38. Mevcudat ferşten arşa kadar gayet mucizâne bir mecmua-i mektubat-ı Sübhaniye
İkinci Şua mütalaasına devam ediyoruz. Önceki derste uzun bir cümle okumuş ve birinci maddesini mütalaa etmiştik. Bu dersimizde ikinci maddeyi mütalaa edeceğiz. İkinci madde şu:
“Mevcudat ferşten arşa kadar gayet mucizâne bir mecmua-i mektubat-ı Sübhaniye”
Mecmua: Farklı kitapların bir araya getirildiği eserdir.
Her mahluk bir mektup hükmündedir. Bu mektupta binbir esmâ-i hüsna ve sıfat-ı ulya yazılmıştır. Daha önce birçok mektubu bu cihetle okumuş ve onda yazılı olan İlahî isimlerin bir kısmını mütalaa etmiştik.
Âlem bu mektuplara zarf olması hasebiyle bir mecmua hükmündedir. Sanki âlem büyük bir kitaptır ve her bir mahluk bu kitabın bir sayfasıdır. Ne kadar mahluk varsa bu kitabın o kadar sayfası vardır. Her mahluk bir mektup olduğunda, âlem de bu kadar mektuptan oluşan bir mecmua olur.
Biraz da “Sübhaniye” lafzı üzerine konuşalım:
Üstadımız “mecmua-i mektubat-ı Sübhaniye” dedi.
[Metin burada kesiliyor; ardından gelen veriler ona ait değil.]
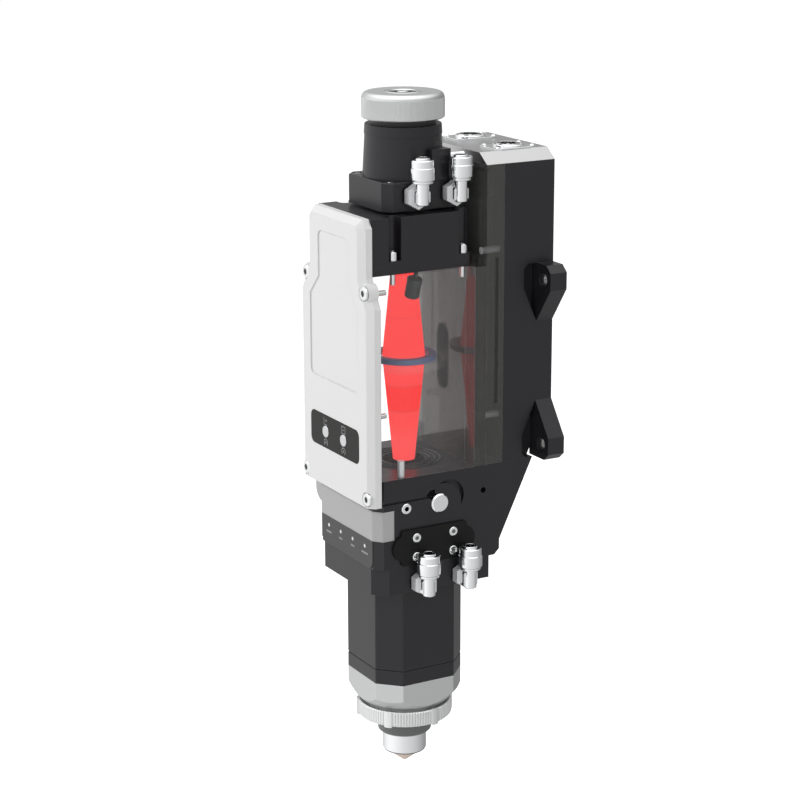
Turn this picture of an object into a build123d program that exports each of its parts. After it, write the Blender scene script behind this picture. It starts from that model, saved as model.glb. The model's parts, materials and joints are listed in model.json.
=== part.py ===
from build123d import *
from math import sqrt
import os

os.makedirs("parts", exist_ok=True)

# A fibre laser cutting head. The origin is the nozzle's tip on the beam axis.
# +Z runs up the beam, the white cover faces -Y, the water fittings are on +X
# and the mounting lugs are on the +Y side.

# Clearances
fit = 0.05
play = 0.3

# Nozzle, its holder and the ceramic ring
orifice_r = 1.0
tip_r = 2.0
cone_r = 6.8
cone_h = 6.5
nozzle_thread_r = 5.5
nozzle_thread_l = 11.0
nozzle_bore_r = 3.6
throat_h = 2.5
holder_r = 13.3
holder_h = 14.6
holder_foot_r = 8.5
holder_foot_h = 4.5
holder_spigot_r = 10.5
holder_spigot_l = 7.9
gas_bore_r = 4.6
ceramic_r = 16.3
ceramic_h = 14.2
ceramic_lip_r = 20.5
ceramic_lip_h = 3.0
ceramic_edge = 0.8

# Knurled lock ring
ring_wall = 4.5
ring_web = 2.5
ring_h = 9.3
ring_gap = 1.5
ring_edge = 0.7
ring_pads = 6
ring_pad_angle = 10.4
ring_pad_half = 6.0
ring_grooves = 15
groove_depth = 0.7

# Adapter and height-sensor body, both turned and milled from one square bar
spigot_r = 24.0
bar_half = 29.46
bar_corner = 12.14
adapter_foot_r = 27.4
adapter_taper_h = 7.9
adapter_h = 18.0
beam_bore_r = 13.0
seal_collar_h = 9.0
seam_edge = 0.5
sensor_h = 52.8

# Lower block
block_half = 36.9
block_front = 38.5
block_h = 70.1
block_corner_x = 5.3
block_corner_y = 4.4
foot_h = 16.0
foot_corner = 7.8
foot_back = 37.0
foot_back_h = 13.5
tail_step = 3.8
tail_round = 3.4
tail_lean = 0.472
tail_lip_h = 5.9

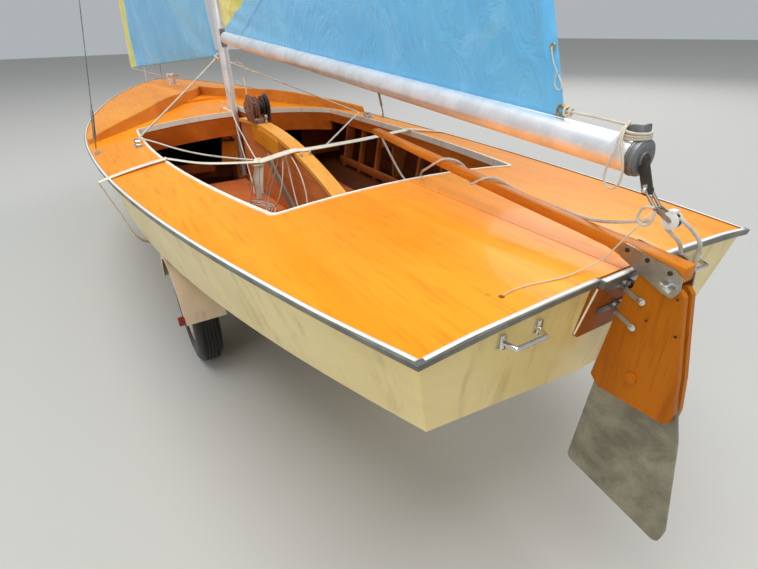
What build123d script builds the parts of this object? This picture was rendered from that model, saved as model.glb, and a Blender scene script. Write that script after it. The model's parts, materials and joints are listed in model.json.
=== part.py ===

Üstad Hazretlerinin tarz-ı beyanında her kelimenin cümleye kattığı bir mana vardır. O manayı bulmalı ve çıkarmaya çalışmalıyız. Zaten mütalaa bunun için yapılır.
Sübhaniye: “Sübhana ait” demektir. Bu lafız bir ism-i mensuptur.
Sübhan ise: Allahu Teâlâ’nın cümle kusurdan ve eksiklikten münezzeh olduğunu ifade eden bir ism-i İlahîdir.
Buna göre, “mektubat-ı Sübhaniye” demek, “Sübhan olan zata ait mektuplar” demektir. Bununla da şu mana kastedilir: Bu mektuplarda (yani mahlukatta) zerre miskal bir kusur, bir eksiklik, bir karışıklık vs. bulamazsınız. Çünkü bu mektupların kâtibi sübhan olan Allah’tır. Nasıl ki Allah zatında sübhandır, cümle kusurdan münezzehtir; aynen bunun gibi, eserlerinde ve mektuplarında da sübhandır. Zatında bir eksiklik ve kusur olmadığı gibi, eserlerinde de bir eksiklik ve kusur yoktur…
İşte bu manaya işareten “Sübhaniye” lafzı “mektubat” lafzına sıfat olmuştur.